A Brief History of Nudity and Statues
You know what’s arousing? Statues, that’s what.
Isn’t it hard to go about your day-to-day business with all these naked works of art on show, just sitting there free to view in museums around the world? Luckily the people of the past had a solution for this. Obviously too many hours had been wasted fantasizing about scantily clad inanimate objects, so they decided to dress them all. Well at least, one – in no way prudish or excessively horny – church did.
A statue suspected to be the Roman personification of prosperity Abundantia has been standing, perfectly happily in a church in Bristol in the UK for centuries now. (Editor’s Note : The American personification of prosperity and abundance, Christina Hendricks, has been performing on Mad Men for years now.) Well, it was actually hidden above a fire place and was discovered during a restoration of the 12th century church. It also wasn’t the only thing hidden.
A breast plate had been placed over the woman’s chest to hide her modesty – some statues are very bashful – and to presumably help maintain the concentration of the Methodists who frequented the venue. In fact the founder of Methodism John Wesley often held prayer meetings in the place, perhaps he felt the pleasures of cold carved anthropomorphic stone was just too much for his followers?

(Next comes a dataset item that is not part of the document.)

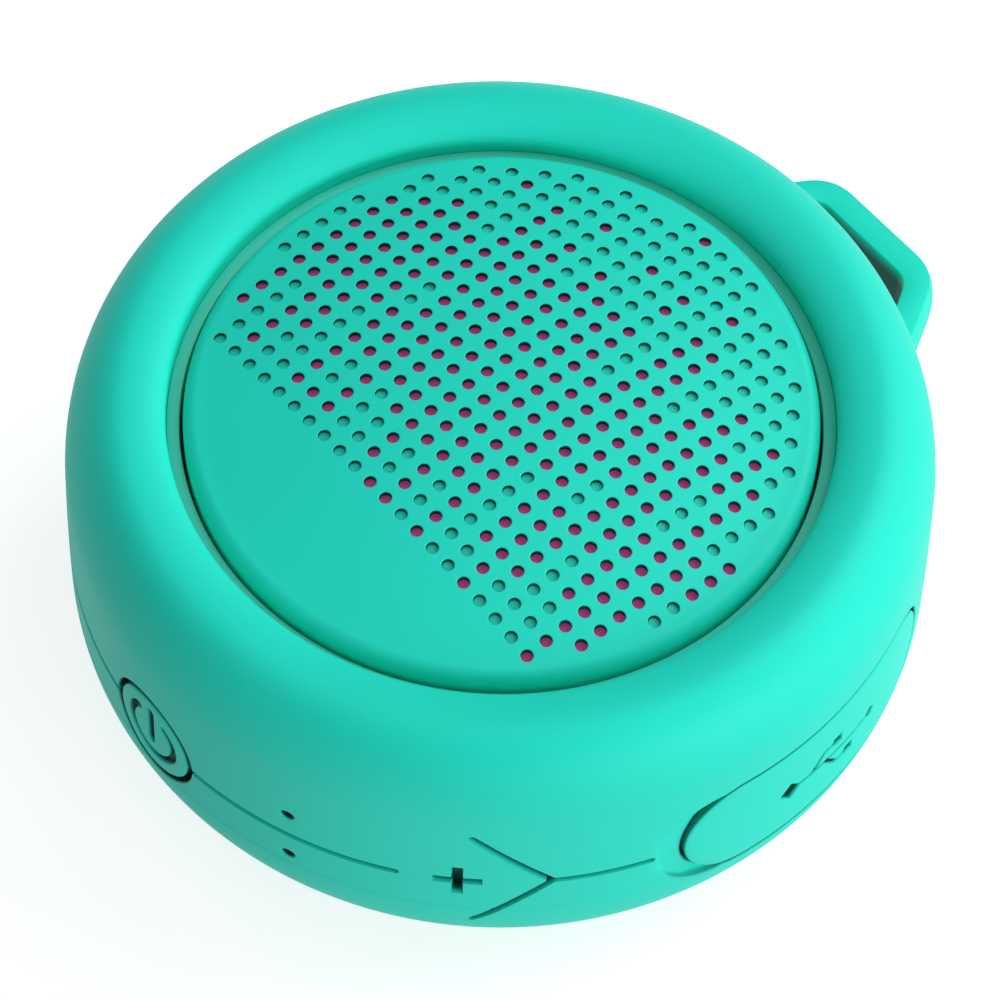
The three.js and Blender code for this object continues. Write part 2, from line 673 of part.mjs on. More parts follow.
function usbConnector() {
  const width = 7.6;
  const [back, mouth] = [32.8, 38.2];
  const half = PORT_HEIGHT - ON_BOARD;
  const shell = radialBox(width, back, mouth, PORT_HEIGHT - half, PORT_HEIGHT + half, PORT_BEARING);
  const cavity = radialBox(6.9, back + 0.8, mouth + 1, PORT_HEIGHT - 0.9, PORT_HEIGHT + 0.9, PORT_BEARING);
  const tongue = radialBox(3.8, back, mouth - 0.8, PORT_HEIGHT + 0.1, PORT_HEIGHT + 0.6, PORT_BEARING);
  return joined(cutBy(shell, cavity), tongue);
}

function statusLed() {
  const height = CONTROL_HEIGHT + PINHOLE_OFFSET;
  const lens = radialLathe([
    [0, 34.6],
    [1.5, 34.6],
    [1.5, 37],
    ...onAxis(arc(0, 37, 1.5, 1.2, 30, 90, 2)),
  ], PINHOLE_BEARING, height, 12);
  const legs = radialBox(1.6, 34.7, 35.3, ON_BOARD, height, PINHOLE_BEARING);
  return joined(lens, legs);
}

function microphone() {
  const height = CONTROL_HEIGHT - PINHOLE_OFFSET;
  return radialRod(1.5, BOARD_OUTER + 0.4, BOARD_OUTER + 1.6, PINHOLE_BEARING, height, 12);
}

function battery() {
  const [x, y] = BATTERY_HALF_SIZE;
  const outline = roundedShape([[-x, -y], [x, -y], [x, y], [-x, y]], BATTERY_CORNER);
  return plate(outline, BATTERY_LOW, BATTERY_HIGH, 3);
}

function batteryPad() {
  const [x, y] = BATTERY_HALF_SIZE;
  const pad = new THREE.BoxGeometry(2 * x - 4, 2 * y - 4, BATTERY_PAD_THICKNESS);
  return solidOf(pad.translate(0, 0, (FLOOR_TOP + BATTERY_LOW) / 2));
}

// ---------------------------------------------------------------- controls and port cover

function powerButton() {
  const capBack = 41.4;
  return radialLathe([
    [0, STEM_END],
    [STEM_RADIUS, STEM_END],
    [STEM_RADIUS, capBack],
    [BUTTON_RADIUS, capBack],
    [BUTTON_RADIUS, BODY_RADIUS - 0.5],
    [BUTTON_RADIUS - 0.5, BODY_RADIUS - 0.15],
    [0, BODY_RADIUS],
  ], POWER_BEARING, CONTROL_HEIGHT, 24);
}

function volumeKey(bearing) {
  const face = SHELL_RADIUS - 0.1;
  return radialLathe([
    [0, STEM_END],
    [STEM_RADIUS, STEM_END],
    [STEM_RADIUS, face - 1.4],
    [KEY_RADIUS, face - 1.4],
    [KEY_RADIUS, face],
    [0, face],
  ], bearing, CONTROL_HEIGHT);
}

function portCover() {
  const flap = wrappedStadium(
    COVER_LEFT, COVER_RIGHT, COVER_HALF_HEIGHT, COVER_INNER_RADIUS, BODY_RADIUS,
  );
  const inner = COVER_INNER_RADIUS - 1.5;
  const plug = radialBox(
    8.2, inner, COVER_INNER_RADIUS + 1, PORT_HEIGHT - 1.8, PORT_HEIGHT + 1.8, PORT_BEARING,
  );
  return joined(flap, plug);
}

// ---------------------------------------------------------------- fasteners and leads

// A pan-head screw that stands at a bearing, its head below or above its shank.
function screw(circle, bearing, headRadius, headLow, headHigh, shankRadius, shankEnd) {
  const head = post(headRadius, headLow, headHigh, circle, bearing, 10);
  const shankLow = Math.min(shankEnd, headLow + 0.1);
  const shankHigh = Math.max(shankEnd, headHigh - 0.1);
  return joined(head, post(shankRadius, shankLow, shankHigh, circle, bearing, 6));
}

function addScrews() {
  CASE_BEARINGS.forEach((bearing, i) => {
    const solid = screw(
      CASE_POST_CIRCLE, bearing, CASE_HEAD_RADIUS, CASE_HEAD_LOW, CASE_HEAD_HIGH,
      CASE_SHANK_RADIUS, CASE_SHANK_TOP,
    );
    addPart(`case_screw_${i + 1}`, solid, steel);
  });
  DRIVER_BEARINGS.forEach((bearing, i) => {
    const seat = FLANGE_HIGH + GAP;
    const solid = screw(
      DRIVER_SCREW_CIRCLE, bearing, 1.5, seat, seat + SMALL_HEAD_HEIGHT,
      SMALL_SHANK_RADIUS, BAFFLE_BOTTOM - 1,
    );
    addPart(`driver_screw_${i + 1}`, solid, steel);
  });
  BOARD_BEARINGS.forEach((bearing, i) => {
    const seat = BOARD_LOW - GAP;
    const solid = screw(
      BOARD_BOSS_CIRCLE, bearing, 1.7, seat - SMALL_HEAD_HEIGHT, seat,
      SMALL_SHANK_RADIUS, BOARD_PILOT_TOP - 0.5,
    );
    addPart(`board_screw_${i + 1}`, solid, steel);
  });
}

function addLeads() {
  const insulation = [["positive", redInsulation, 0], ["negative", blackInsulation, 1]];
  insulation.forEach(([pole, partMaterial, index]) => {
    const batteryY = -8 - 2 * index;
    addPart(`battery_lead_${pole}`, lead([
      [-17.9, batteryY, 8],
      [-20.2, batteryY - 1.2, 8.8],
      [-21.6 + index, -13.4 - 1.6 * index, 11.8],
      [-20.9 + 1.6 * index, -17 - 1.8 * index, 14.7],
    ], 0.55), partMaterial);
    const side = 2 * index - 1;
    addPart(`speaker_lead_${pole}`, lead([
      [-10.9 + 1.1 * side, -15.4 - 0.8 * side, 22],
      [-13 + 1.2 * side, -17.6 - 0.9 * side, 21.4],
      [-15 + 1.2 * side, -20.6 - 0.9 * side, 19.4],
      [-16 + 1.2 * side, -22 - 0.9 * side, 18.2],
    ], 0.5), partMaterial);
  });
}

// ---------------------------------------------------------------- the object

addPart("silicone_sleeve", siliconeSleeve(), silicone);
addPart("foot_pad", footPad(), rubber);
addPart("grille_panel", grillePanel(), tealPlastic);
addPart("grille_ring", grilleRing(), tealPlastic);
addPart("acoustic_cloth", acousticCloth(), cloth);
addPart("upper_housing", upperHousing(), darkPlastic);
addPart("lower_housing", lowerHousing(), darkPlastic);
addPart("case_seal", caseSeal(), rubber);

addPart("driver_frame", driverFrame(), steel);
addPart("driver_top_plate", driverTopPlate(), steel);
addPart("driver_magnet", driverMagnet(), ferrite);
addPart("driver_yoke", driverYoke(), steel);
addPart("voice_coil", voiceCoil(), copper);
addPart("speaker_cone", speakerCone(), paper);
addPart("dust_cap", dustCap(), paper);
addPart("surround", surround(), rubber);
addPart("spider", spider(), foam);
addPart("driver_terminals", radialBox(6, 16.7, 17.7, 20.6, 24.2, -35), laminate);

addPart("main_board", mainBoard(), laminate);
addPart("bluetooth_module", radialBox(12, 26, 35, ON_BOARD, ON_BOARD + 2, 104), foil);
addPart("amplifier_chip", radialBox(5, 29, 34, ON_BOARD, ON_BOARD + 1, 60), ferrite);
addPart("usb_connector", usbConnector(), steel);
addPart("status_led", statusLed(), foam);
addPart("microphone", microphone(), foil);
addPart("battery", battery(), foil);
addPart("battery_pad", batteryPad(), foam);

addPart("power_button", powerButton(), silicone);
addPart("power_switch", tactSwitch(POWER_BEARING), darkPlastic);
addPart("power_switch_stem", switchStem(POWER_BEARING), darkPlastic);
addPart("volume_up_key", volumeKey(VOLUME_BEARING), tealPlastic);
addPart("volume_up_switch", tactSwitch(VOLUME_BEARING), darkPlastic);
addPart("volume_up_switch_stem", switchStem(VOLUME_BEARING), darkPlastic);
addPart("volume_down_key", volumeKey(-VOLUME_BEARING), tealPlastic);
addPart("volume_down_switch", tactSwitch(-VOLUME_BEARING), darkPlastic);
addPart("volume_down_switch_stem", switchStem(-VOLUME_BEARING), darkPlastic);
addPart("port_cover", portCover(), silicone);

addScrews();
addLeads();

export default speaker;
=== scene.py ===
"""A round portable Bluetooth speaker in a turquoise silicone sleeve, seen from above its port side.

Lengths are in millimetres until a mesh is made, and +Z is up. A bearing is measured round the body
from the front (-Y), growing towards +X, and an arc is a bearing times the body's radius.
"""

import json
import math

import bmesh
import bpy
import numpy as np
from mathutils import Matrix, Vector
from mathutils.geometry import delaunay_2d_cdt


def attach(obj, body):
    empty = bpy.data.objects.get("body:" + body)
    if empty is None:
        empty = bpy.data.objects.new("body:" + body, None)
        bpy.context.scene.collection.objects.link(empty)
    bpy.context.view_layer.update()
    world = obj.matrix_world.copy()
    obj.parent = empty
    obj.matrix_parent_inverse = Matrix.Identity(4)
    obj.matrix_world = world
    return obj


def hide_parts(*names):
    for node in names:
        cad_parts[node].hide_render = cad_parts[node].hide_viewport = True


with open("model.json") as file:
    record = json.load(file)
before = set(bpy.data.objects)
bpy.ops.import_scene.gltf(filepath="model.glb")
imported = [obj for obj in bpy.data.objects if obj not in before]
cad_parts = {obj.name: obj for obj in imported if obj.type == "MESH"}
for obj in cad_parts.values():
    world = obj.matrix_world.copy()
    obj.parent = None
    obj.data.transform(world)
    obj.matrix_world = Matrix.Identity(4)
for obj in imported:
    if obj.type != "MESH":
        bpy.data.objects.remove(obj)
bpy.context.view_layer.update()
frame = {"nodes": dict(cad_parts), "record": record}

MM = 0.001

# ---- driving dimensions

# Body of the sleeve, as radii and heights.
BODY_RADIUS = 43.0
BAND_LOW = 15.0
BAND_HIGH = 29.5
BAND_HIGH_RADIUS = 42.7
CREST_RADIUS = 36.6
CREST_HEIGHT = 39.0
LIP_RADIUS = 32.6
LIP_HEIGHT = 37.3
UNDERSIDE_RADIUS = 29.1
UNDERSIDE_HEIGHT = 0.4
SKIN = 2.2
FLOOR_HOLE_RADIUS = 24.6
SHOULDER_RADIUS = 38.5
SHOULDER_HEIGHT = 33.7
CARVED_LOW = 11.5  # the carved part of the band runs between these two heights
CARVED_HIGH = 29.3
RING_COLUMNS = 256
CARVED_ROWS = 19
SKIN_CREASE = 32.0  # edges sharper than this many degrees stay sharp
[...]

Either way the poor lass had to hide her ample bosom beneath a lead breast plate. Although that wasn’t enough for some people and when the plate was removed it was discovered that her breasts had actually been painted over.
Today of course we live in enlightened times and statues are free to parade around as naked as the day they were carved while the rest of us have to hide our shame beneath a swath of restrictive clothing. Is there really much difference between a statue and a person standing really really still though? Couldn’t we all be nude if we just perfected the art of musical chairs and remained frozen, for a little while at least?
As silly as the idea seems, this has actually already happened. In Britain in the thirties one eccentric old lady named Laura Henderson decided nudity was the only was to go and so opened up the Windmill Theater in 1930 showing all kinds of risque amounts of skin on stage. However the censors weren’t all that happy so they said the incredibly popular club could only remain open if the nude girls didn’t move.
The club then added a whole load of moveable props likes ropes and rotating machines to the act so the girls might move but not of their own volition. The people at the censors office also took a liking to Henderson and would give the theater a heads up when one prominent censor was on his way round to inspect the girls, one George Titman.
See how lucky we are today, we can ogle whoever we want, from moving women to beloved cartoon figures in all sorts of undress simply at the click of a mouse or with the visit to a strip club or a museum. So why are you still reading this? There’s statues to be fondled!